Effect of iron content on electrical conductivity of ferropericlase with implications for the spin transition pressure

Abstract

[1] The pressure-induced electronic spin transition of iron in ferropericlase was investigated as a function of iron content in ferropericlase by in situ electrical conductivity measurement. The electrical conductivity of ferropericlase, (Mg1-x,Fex)O (x = 0.07, 0.10, 0.13, 0.17, 0.24), was measured up to 53 GPa and 600 K using the Kawai-type multianvil apparatus equipped with sintered diamond anvils. At pressures up to 25 GPa, the electrical conductivity of ferropericlase generally increases with increasing pressure, and both the activation energy and activation volume of ferropericlase decrease with increasing iron content. For the samples with x = 0.07 and 0.10, the electrical conductivity shows a slight initial decrease and becomes constant between 25 and 40 GPa, upon which it increases slightly as the pressure increases.
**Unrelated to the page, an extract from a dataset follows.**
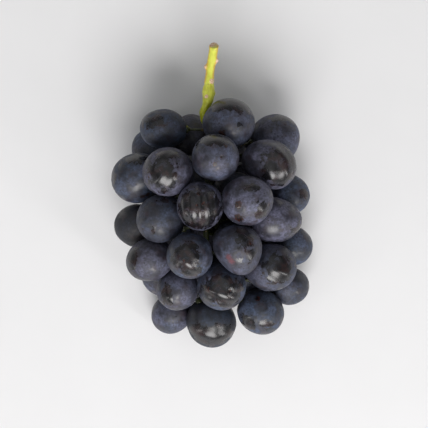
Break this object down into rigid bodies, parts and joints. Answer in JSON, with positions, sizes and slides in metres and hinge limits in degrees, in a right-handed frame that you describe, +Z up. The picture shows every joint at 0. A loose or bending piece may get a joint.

For the samples with higher iron content, the electrical conductivity constantly increases with pressure over the investigated pressure range. If these changes in the electrical conductivity are due to the isosymmetric high- to low-spin transition of iron in ferropericlase, this conductivity change suggests that the spin transition pressure significantly decreases with decreasing iron content in ferropericlase. Because the amount of iron in ferropericlase that coexists with the Al-bearing perovskite seems to be less than that in the Al-free perovskite, the influence of the iron partitioning between perovskite and ferropericlase by the spin transition appears in a pressure range of about 30–40 GPa in the lower mantle of the Earth.